Volim Te, Zagreb – Reflections on an East European getaway


While I do enjoy writing these blogs, despite the fact that I only have one subscriber (who happens to be one of my oldest friends that I’ve known since high school), I thought maybe I should expand my subject matter and write about other interesting stuff. That was the intention of this blog. As the subheading suggests; Garden Design, Landscape of the Mind . . . and Music in Between. Besides, I have written around fourteen entries already about garden design and horticulture. And while that is all good sometimes it does feel like I’m singing from a ‘set-list’ as it were that is becoming too familiar to me. That is not to say SoundPlace&Time will no longer be about British gardening culture, of course it will be. I just thought it would also be cool to write about other interesting stuff, like some of the places I have been fortunate enough to visit this year. One of which was Croatia’s capital city; Zagreb.

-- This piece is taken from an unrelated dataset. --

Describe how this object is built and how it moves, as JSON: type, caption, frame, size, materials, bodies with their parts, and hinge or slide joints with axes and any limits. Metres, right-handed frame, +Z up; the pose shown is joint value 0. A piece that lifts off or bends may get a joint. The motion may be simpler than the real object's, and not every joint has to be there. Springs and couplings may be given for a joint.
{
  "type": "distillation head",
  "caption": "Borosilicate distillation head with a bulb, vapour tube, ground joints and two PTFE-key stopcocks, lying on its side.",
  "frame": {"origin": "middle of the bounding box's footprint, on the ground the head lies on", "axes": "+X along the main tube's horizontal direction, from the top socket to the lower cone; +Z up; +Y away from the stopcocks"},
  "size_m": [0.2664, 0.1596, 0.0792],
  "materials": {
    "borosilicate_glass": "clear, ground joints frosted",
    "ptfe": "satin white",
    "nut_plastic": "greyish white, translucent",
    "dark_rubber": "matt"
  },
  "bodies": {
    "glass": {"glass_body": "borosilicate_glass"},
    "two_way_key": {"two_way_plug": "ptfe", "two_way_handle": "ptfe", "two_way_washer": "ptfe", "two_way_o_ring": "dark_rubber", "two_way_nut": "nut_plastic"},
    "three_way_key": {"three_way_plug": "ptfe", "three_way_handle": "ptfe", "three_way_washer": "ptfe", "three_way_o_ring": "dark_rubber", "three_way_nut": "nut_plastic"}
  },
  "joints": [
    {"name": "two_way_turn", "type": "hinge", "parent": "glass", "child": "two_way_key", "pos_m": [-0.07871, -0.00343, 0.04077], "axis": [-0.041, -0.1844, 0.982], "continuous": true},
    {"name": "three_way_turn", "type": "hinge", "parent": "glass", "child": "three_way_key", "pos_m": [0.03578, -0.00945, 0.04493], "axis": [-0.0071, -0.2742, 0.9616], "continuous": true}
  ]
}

                                               
It would be fair to say that most people who enjoy gardening and all things horticultural probably also enjoy traveling too. And not just overseas stuff either. I know someone who takes great pleasure in visiting Shropshire of all places and makes it look like an Albion wonderland. Perhaps it is. I’m yet to visit out that way. So many places, so little time. Anyway, this post isn’t about me writing about the virtues of regular travel or how the riddle of life can sometimes be solved in the simple act of planting a shrub (you knew that already, right?). I just felt like revisiting, through writing this blog, about a place I visited earlier this year. I posted these photos earlier this year on a couple of social media outlets, so maybe it is high time I revisited them again . . . in case you missed them the first time around.

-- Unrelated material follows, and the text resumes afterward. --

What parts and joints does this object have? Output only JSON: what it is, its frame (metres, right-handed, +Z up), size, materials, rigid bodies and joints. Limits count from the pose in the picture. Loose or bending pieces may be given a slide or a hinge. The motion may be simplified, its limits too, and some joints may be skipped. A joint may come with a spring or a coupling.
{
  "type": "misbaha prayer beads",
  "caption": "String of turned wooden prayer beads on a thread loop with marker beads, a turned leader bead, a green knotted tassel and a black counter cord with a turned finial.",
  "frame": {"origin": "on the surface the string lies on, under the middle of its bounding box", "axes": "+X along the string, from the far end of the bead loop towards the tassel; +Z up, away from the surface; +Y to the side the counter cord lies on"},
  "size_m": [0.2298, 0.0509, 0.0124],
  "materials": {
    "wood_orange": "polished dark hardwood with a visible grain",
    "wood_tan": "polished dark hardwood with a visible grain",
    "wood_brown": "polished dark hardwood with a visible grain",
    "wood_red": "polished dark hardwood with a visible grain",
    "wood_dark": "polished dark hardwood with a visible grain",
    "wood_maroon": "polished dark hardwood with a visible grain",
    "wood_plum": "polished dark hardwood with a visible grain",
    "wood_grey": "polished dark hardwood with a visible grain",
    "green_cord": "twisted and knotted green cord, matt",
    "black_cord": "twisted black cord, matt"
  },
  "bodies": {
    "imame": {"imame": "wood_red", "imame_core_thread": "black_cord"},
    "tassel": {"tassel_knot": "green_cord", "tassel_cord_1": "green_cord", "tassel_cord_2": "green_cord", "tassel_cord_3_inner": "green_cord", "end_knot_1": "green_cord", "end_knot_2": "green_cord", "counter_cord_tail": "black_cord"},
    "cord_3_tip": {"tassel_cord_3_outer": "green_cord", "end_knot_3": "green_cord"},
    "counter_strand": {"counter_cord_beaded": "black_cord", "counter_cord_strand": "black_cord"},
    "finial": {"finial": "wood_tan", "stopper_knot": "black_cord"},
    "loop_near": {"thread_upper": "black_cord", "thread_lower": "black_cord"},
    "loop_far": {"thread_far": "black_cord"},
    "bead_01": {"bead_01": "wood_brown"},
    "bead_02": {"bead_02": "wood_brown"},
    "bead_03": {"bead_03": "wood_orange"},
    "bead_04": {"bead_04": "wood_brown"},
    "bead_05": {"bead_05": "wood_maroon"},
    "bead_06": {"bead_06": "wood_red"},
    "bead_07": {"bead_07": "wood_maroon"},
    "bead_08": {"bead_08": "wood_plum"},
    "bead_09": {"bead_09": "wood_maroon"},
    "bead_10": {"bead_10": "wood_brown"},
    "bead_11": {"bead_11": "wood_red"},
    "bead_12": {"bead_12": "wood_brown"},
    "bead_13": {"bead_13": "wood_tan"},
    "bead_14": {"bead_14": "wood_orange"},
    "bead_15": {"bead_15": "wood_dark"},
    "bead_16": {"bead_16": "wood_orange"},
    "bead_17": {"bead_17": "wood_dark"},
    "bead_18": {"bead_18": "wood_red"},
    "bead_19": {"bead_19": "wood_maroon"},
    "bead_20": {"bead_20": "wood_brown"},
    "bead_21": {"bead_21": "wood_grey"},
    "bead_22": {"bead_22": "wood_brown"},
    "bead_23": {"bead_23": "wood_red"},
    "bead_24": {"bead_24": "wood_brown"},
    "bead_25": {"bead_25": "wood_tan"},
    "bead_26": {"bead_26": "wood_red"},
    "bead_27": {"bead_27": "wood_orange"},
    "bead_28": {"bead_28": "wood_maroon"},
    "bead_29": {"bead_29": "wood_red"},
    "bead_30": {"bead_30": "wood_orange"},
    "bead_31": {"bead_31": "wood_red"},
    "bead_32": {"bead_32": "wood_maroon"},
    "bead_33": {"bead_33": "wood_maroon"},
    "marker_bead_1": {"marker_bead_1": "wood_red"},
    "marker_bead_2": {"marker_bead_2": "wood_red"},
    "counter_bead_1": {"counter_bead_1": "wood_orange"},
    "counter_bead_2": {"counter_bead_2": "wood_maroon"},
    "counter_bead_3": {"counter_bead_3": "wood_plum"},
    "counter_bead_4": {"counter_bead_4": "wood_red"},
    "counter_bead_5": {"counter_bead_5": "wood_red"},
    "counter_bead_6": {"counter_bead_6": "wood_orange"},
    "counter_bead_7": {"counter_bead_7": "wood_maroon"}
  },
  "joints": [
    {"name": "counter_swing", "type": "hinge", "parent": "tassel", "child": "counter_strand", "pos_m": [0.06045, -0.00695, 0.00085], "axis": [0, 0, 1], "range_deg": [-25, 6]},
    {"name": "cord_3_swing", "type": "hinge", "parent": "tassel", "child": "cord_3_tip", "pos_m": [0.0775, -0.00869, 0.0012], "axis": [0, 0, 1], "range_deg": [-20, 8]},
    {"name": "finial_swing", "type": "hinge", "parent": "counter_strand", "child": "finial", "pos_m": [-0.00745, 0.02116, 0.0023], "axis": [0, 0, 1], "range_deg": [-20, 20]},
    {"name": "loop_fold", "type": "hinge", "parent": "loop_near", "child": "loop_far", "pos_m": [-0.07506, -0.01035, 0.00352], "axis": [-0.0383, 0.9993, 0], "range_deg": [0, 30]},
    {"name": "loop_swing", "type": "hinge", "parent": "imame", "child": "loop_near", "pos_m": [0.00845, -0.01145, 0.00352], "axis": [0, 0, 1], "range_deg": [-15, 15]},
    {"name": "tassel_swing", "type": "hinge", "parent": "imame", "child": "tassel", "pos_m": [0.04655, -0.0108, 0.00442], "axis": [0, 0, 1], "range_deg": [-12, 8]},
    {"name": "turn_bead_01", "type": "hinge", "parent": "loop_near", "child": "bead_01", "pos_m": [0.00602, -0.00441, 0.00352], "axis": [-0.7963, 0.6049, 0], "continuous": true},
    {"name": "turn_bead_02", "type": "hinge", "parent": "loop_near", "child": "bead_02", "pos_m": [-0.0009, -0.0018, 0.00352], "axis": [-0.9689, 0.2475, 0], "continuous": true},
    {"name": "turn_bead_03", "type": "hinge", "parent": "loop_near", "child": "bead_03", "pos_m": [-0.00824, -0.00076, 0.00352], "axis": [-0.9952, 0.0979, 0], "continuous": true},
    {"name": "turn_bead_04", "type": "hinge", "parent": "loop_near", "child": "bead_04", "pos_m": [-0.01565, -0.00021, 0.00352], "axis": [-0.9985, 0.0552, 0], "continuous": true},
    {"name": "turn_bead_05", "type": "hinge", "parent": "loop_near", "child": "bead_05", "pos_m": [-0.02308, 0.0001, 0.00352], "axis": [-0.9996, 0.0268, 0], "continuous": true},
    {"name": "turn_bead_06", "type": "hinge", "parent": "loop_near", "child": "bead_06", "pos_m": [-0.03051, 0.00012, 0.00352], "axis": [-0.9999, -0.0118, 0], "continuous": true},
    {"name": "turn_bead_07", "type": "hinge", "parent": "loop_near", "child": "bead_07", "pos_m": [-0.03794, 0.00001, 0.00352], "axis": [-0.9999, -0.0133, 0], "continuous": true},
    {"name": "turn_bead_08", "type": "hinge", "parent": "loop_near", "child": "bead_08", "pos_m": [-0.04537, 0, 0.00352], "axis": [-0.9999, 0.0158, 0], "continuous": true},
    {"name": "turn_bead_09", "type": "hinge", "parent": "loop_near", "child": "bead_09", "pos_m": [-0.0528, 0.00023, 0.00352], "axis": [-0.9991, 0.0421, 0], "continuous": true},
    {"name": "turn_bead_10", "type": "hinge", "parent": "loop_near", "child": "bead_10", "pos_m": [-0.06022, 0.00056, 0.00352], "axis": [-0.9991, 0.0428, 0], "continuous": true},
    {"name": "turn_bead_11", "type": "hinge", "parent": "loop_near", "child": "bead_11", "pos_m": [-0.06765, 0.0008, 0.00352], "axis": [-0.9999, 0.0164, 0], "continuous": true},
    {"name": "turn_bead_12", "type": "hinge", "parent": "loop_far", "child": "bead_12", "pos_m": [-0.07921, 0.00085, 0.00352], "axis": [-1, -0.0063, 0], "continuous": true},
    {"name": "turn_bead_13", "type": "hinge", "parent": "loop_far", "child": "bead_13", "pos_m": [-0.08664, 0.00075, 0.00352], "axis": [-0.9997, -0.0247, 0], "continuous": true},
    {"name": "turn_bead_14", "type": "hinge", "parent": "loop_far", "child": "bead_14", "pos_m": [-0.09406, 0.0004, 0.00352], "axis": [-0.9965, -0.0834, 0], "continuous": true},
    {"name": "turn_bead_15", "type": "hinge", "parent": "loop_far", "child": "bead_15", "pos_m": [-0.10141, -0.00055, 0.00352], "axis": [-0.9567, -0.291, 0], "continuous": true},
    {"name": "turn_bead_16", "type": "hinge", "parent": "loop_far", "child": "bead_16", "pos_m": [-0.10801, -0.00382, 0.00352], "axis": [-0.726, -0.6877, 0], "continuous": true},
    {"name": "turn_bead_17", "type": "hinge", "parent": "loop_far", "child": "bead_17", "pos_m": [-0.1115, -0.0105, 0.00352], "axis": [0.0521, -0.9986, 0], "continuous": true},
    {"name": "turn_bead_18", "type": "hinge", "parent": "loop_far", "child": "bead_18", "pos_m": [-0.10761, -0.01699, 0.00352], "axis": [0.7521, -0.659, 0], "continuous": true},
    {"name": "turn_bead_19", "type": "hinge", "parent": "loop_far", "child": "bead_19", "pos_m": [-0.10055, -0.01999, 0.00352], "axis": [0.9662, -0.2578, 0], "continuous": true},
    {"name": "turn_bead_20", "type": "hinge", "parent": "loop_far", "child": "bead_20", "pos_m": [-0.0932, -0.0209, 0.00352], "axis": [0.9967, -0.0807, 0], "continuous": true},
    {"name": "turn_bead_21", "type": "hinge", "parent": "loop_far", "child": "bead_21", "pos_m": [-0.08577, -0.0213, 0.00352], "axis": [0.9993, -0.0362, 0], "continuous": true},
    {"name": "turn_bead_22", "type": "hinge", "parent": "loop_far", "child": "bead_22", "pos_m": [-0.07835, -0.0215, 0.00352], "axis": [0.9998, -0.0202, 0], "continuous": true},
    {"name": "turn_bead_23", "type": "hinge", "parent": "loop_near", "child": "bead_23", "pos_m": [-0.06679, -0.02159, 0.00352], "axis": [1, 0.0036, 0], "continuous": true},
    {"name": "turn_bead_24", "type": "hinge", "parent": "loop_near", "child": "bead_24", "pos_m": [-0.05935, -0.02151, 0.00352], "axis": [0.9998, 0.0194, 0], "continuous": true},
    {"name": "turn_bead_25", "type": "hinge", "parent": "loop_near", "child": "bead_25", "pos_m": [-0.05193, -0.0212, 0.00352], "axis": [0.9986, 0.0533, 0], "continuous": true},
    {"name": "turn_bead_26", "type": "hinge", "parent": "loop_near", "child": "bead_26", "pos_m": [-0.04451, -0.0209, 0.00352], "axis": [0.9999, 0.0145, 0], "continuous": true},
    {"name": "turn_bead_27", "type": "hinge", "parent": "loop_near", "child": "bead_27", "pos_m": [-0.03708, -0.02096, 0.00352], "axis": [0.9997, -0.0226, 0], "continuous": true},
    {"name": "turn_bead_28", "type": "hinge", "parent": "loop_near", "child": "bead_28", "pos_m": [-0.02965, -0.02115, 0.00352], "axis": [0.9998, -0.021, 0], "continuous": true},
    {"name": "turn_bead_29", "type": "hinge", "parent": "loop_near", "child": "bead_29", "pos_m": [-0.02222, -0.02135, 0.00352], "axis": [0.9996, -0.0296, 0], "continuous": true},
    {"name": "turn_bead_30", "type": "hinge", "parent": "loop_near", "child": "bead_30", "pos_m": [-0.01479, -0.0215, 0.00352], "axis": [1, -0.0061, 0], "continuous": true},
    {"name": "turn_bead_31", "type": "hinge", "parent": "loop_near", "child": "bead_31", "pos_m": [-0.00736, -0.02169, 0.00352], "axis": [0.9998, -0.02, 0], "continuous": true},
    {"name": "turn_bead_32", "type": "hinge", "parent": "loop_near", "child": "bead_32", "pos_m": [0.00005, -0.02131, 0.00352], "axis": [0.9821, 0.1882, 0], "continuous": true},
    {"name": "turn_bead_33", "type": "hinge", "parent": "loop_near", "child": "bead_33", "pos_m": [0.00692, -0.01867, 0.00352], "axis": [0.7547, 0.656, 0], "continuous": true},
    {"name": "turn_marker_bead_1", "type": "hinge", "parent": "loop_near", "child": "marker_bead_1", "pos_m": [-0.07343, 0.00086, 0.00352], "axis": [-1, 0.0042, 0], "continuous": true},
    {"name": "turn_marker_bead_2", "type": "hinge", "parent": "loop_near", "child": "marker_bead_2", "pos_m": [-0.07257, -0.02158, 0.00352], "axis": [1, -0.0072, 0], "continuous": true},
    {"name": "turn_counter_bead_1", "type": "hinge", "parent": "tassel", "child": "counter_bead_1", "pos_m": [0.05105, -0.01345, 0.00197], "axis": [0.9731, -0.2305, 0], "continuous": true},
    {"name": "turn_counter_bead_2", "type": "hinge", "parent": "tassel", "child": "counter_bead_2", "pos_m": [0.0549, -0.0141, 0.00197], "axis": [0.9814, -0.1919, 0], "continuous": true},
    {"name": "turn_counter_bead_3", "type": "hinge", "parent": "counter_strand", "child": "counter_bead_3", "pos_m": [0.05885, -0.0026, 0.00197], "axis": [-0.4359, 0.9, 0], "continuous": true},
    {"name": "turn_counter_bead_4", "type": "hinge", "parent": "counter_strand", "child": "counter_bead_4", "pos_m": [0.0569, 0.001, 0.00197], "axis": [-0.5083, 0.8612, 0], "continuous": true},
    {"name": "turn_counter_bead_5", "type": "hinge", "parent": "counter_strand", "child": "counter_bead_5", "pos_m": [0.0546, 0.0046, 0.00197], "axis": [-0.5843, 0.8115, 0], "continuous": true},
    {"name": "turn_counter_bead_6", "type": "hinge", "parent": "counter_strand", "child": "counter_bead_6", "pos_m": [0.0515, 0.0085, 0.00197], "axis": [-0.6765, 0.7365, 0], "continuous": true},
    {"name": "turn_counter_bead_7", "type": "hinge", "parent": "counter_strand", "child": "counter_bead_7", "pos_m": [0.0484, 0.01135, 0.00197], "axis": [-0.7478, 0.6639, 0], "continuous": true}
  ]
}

What inspired my visit to Zagreb? I really don’t know other than it is Eastern Europe whose history and culture I find very fascinating, and it is out of the ordinary i.e. it’s not Greece or Spain. While I didn't want to use this blog as a platform to discuss Croatian history there were many anecdotes of history that I learnt along that way. For instance, there is a whole generation of Croatians who can speak fluent German because there was a time when the former Yugoslavia was under German jurisdiction. To many Europeans reading this you’re probably shrugging your shoulders. But to an ex-patriot Australian who currently resides in Britain (that person being me) I found these little historical facts quite fascinating.



Make no mistake, Zagreb looks and feels very bohemian and they play by their own rules. Within a half an hour of arriving I was admiring this city immensely. You can smoke tobacco in cafes while enjoying a coffee without any sense of shame or feeling self-conscious. I don’t even smoke tobacco, but I thought this was kind of cool and subversive. 





The buildings are old, the paint is peeling, and the tram cars are a strange blue colour that look like they were made in the 1970s. They just keep going and going and going. Upon reflection, I really regret not hopping on one of them and allowing it to take me to wherever it was going to. I was afraid of purchasing the wrong ticket and feeling awkward about it all. But it’s only now that I’ve been told that not many local Zagrebians actually purchase tickets to ride a Tram car. Well, not that often anyway (Best I keep that secret to myself!).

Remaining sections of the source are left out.